There’s a few things to notice here. First, the name of the VM as given in the image is the same name used by the xl
command. Super convenient.
Second, notice that only VMs that are currently running will be shown on the command line list.
Finally: if the name of the VM is changed in XCP-ng Center, the name is not changed in the backend, in that list. Notice that I renamed Ubuntu Bionic Beaver 18.04 (2)
to blog management
(yes, that’s where I’m hosting the local copy of this blog – Ubuntu Mini is surprisingly convenient), but it’s still got the original name on the command line. It may be waiting for a reboot of the hypervisor, or it may not be.

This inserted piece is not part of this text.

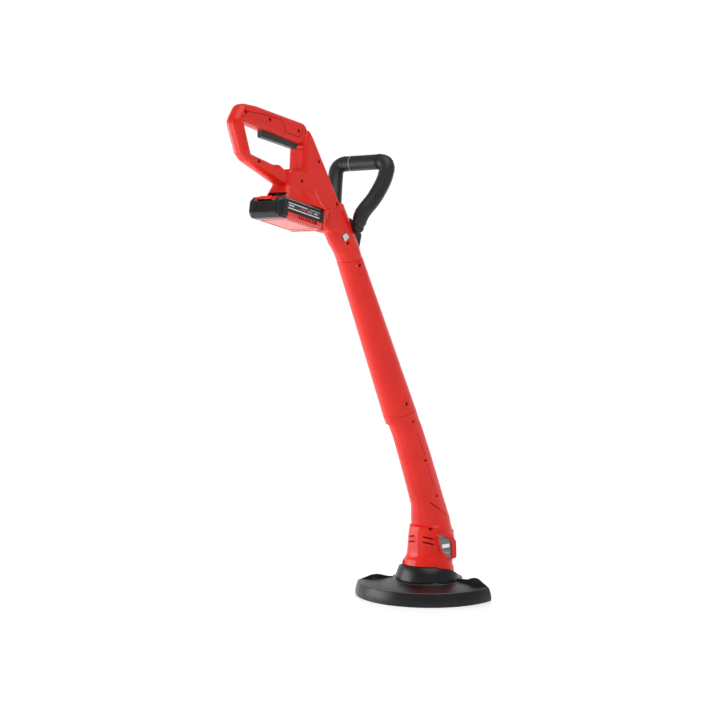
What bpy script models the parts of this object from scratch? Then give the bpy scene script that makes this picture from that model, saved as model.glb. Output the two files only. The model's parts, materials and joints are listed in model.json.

Just be warned – the first name you pick might be permanent, and you should check for the correct name on the command line.
walkthrough
Note: in order to actually set the parameters for the whole pool, you have to use the -s
argument.
Get the domain from the list.
xl list
Change the timeslice to something shorter - 5ms is good, 1ms might be better, depending. Remember to use -s
.
xl sched-credit -s -t 5
Set the execution cap for the vm. Since this is relative to the speed of the physical core, check what that speed is:
cat /proc/cpuinfo
You want the line that says cpu MHz
. That’s the current speed. The model name
line has a speed as well, but that’s just the marketing. I got:
cpu MHz : 3292.542
Since I want to try and run my ‘alpine standard’ VM at 1GHz, the percent I need is:
1 GHz / 3.293 GHz = 0.3037 = 30%
Thus:
xl sched-credit -d 'alpine standard' -c 30
Done. You can test it by spiking the CPU usage on the virtual machine; notice that on the VM, htop
will show the usage at 100%, and XCP-ng Center will barely notice an uptick. Spike the usage by copying a ton of zeros into ‘nothing’:
dd if=/dev/zero of=/dev/null
This whole process of capping VCPU usage can be scripted, if you like, for when you start up a new VM. I think there’s also a way to put it in a config script, but I’m not that fancy.